At the time of its Paris premiere, this Chôros was called "Le fou huitième" (The Mad Eighth), for its extravagant scoring and unconventional performing techniques, as well as for its superimposition of multiple opposing rhythms and tonalities.[3] It has been described as Villa-Lobos's most fauvist and "modern" composition from the 1920s, formally the most irregular, most violent, and "tropical" of all Villa-Lobos's works, whose leading feature is its almost complete atonality and dissonance.[4] It has been claimed there is virtually nothing in this work that could be called a "theme", and the work "is not about thematic groups and their symphonic development". Instead, its material consists of motifs, phrases, and thematic fragments, mostly consisting of between three and five diatonic or chromatic notes and note repetitions.[5]
Both of these positions have been challenged.

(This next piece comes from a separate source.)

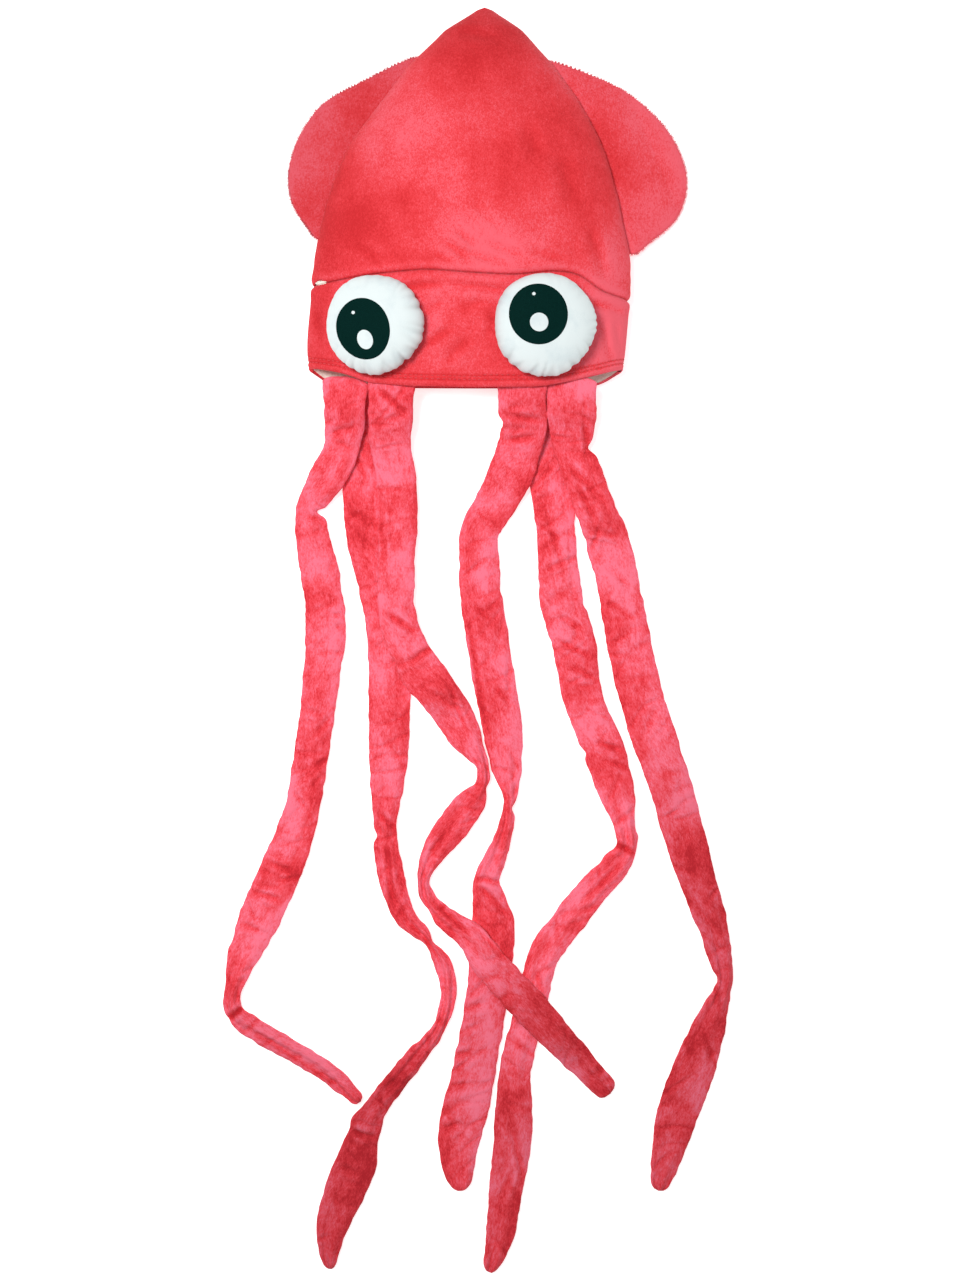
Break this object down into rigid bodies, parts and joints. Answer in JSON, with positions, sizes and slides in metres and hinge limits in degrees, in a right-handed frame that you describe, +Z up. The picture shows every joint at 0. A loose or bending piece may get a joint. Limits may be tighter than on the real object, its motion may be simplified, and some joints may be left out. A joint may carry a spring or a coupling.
{
  "type": "squid costume hat",
  "caption": "Plush squid hat lying flat: pointed mantle with padded side fins, face band with stuffed eyes, and long flat fabric tentacles sewn along the rim.",
  "frame": {"origin": "centre of the object's footprint, on the surface it lies on", "axes": "+X to the right of the face, +Y from the tentacle ends to the pointed tip of the mantle, +Z up out of the face; the hat lies on its back on z = 0"},
  "size_m": [0.4564, 1.1303, 0.0891],
  "materials": {
    "red_plush": "matte",
    "white_plush": "matte",
    "pupil_print": "satin",
    "cream_lining": "matte",
    "polyester_fill": "matte",
    "red_thread": "matte"
  },
  "bodies": {
    "hat": {"mantle_front_plush": "red_plush", "mantle_back_plush": "red_plush", "band_front_plush": "red_plush", "band_back_plush": "red_plush", "hat_wadding": "polyester_fill", "hem_binding": "red_plush", "head_lining_front": "cream_lining", "head_lining_back": "cream_lining", "hem_topstitching": "red_thread", "left_eye_cover": "white_plush", "left_eye_stuffing": "polyester_fill", "left_eye_pupil": "pupil_print", "right_eye_cover": "white_plush", "right_eye_stuffing": "polyester_fill", "right_eye_pupil": "pupil_print", "left_fin_root": "red_plush", "right_fin_root": "red_plush"},
    "left_fin": {"left_fin_front_plush": "red_plush", "left_fin_wadding": "polyester_fill", "left_fin_back_plush": "red_plush"},
    "right_fin": {"right_fin_front_plush": "red_plush", "right_fin_wadding": "polyester_fill", "right_fin_back_plush": "red_plush"},
    "tentacle_1": {"tentacle_1_upper_strip": "red_plush", "tentacle_1_lower_strip": "red_plush"},
    "tentacle_2": {"tentacle_2_upper_strip": "red_plush", "tentacle_2_lower_strip": "red_plush"},
    "tentacle_3": {"tentacle_3_upper_strip": "red_plush", "tentacle_3_lower_strip": "red_plush"},
    "tentacle_4": {"tentacle_4_upper_strip": "red_plush", "tentacle_4_lower_strip": "red_plush"},
    "tentacle_5": {"tentacle_5_upper_strip": "red_plush", "tentacle_5_lower_strip": "red_plush"},
    "tentacle_6": {"tentacle_6_upper_strip": "red_plush", "tentacle_6_lower_strip": "red_plush"}
  },
  "joints": [
    {"name": "left_fin_fold", "type": "hinge", "parent": "hat", "child": "left_fin", "pos_m": [-0.1276, 0.44515, 0.011], "axis": [0.4723, 0.8814, 0], "range_deg": [-30, 70], "stiffness_Nm_per_rad": 0.15},
    {"name": "right_fin_fold", "type": "hinge", "parent": "hat", "child": "right_fin", "pos_m": [0.12495, 0.4361, 0.011], "axis": [0.3998, -0.9166, 0], "range_deg": [-30, 70], "stiffness_Nm_per_rad": 0.2},
    {"name": "tentacle_1_lift", "type": "hinge", "parent": "hat", "child": "tentacle_1", "pos_m": [-0.118, 0.2256, 0.042], "axis": [-1, 0, 0], "range_deg": [0, 115]},
    {"name": "tentacle_2_droop", "type": "hinge", "parent": "hat", "child": "tentacle_2", "pos_m": [-0.096, 0.2256, 0], "axis": [-1, 0, 0], "range_deg": [-115, 0]},
    {"name": "tentacle_3_lift", "type": "hinge", "parent": "hat", "child": "tentacle_3", "pos_m": [-0.077, 0.2256, 0.049], "axis": [-1, 0, 0], "range_deg": [0, 115]},
    {"name": "tentacle_4_lift", "type": "hinge", "parent": "hat", "child": "tentacle_4", "pos_m": [0.038, 0.2256, 0.049], "axis": [-1, 0, 0], "range_deg": [0, 115]},
    {"name": "tentacle_5_droop", "type": "hinge", "parent": "hat", "child": "tentacle_5", "pos_m": [0.062, 0.2256, 0], "axis": [-1, 0, 0], "range_deg": [-115, 0]},
    {"name": "tentacle_6_lift", "type": "hinge", "parent": "hat", "child": "tentacle_6", "pos_m": [0.081, 0.2256, 0.044], "axis": [-1, 0, 0], "range_deg": [0, 115]}
  ],
  "couplings": [
    {"joint": "tentacle_4_lift", "follows": "tentacle_3_lift", "ratio": 1}
  ]
}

While it is conceded to be Villa-Lobos's most dissonant work, analysis shows this is a case of polytonality, rather than atonality, and while the use of short repeated motifs with variations and rhythmic transformations are the essence of primitivist rhythmic animation, these procedures are also the very definition of symphonic thematic development.[6]
The composer characterised the work as the "Dance Chôros", and construed the fragmented and contrapuntally intertwined opening themes as "sensually complex and atonal in order to deliberately give the feeling of nervousness of a crowd that is gathering to dance".[7] The work appears to be conceived as an exploration of the possibilities of concatenation of sound blocks assembled from ostinato figurations. In fact, there are something like thirty-six different ostinatos, which are used to coordinate a complex stream of sounds.[8]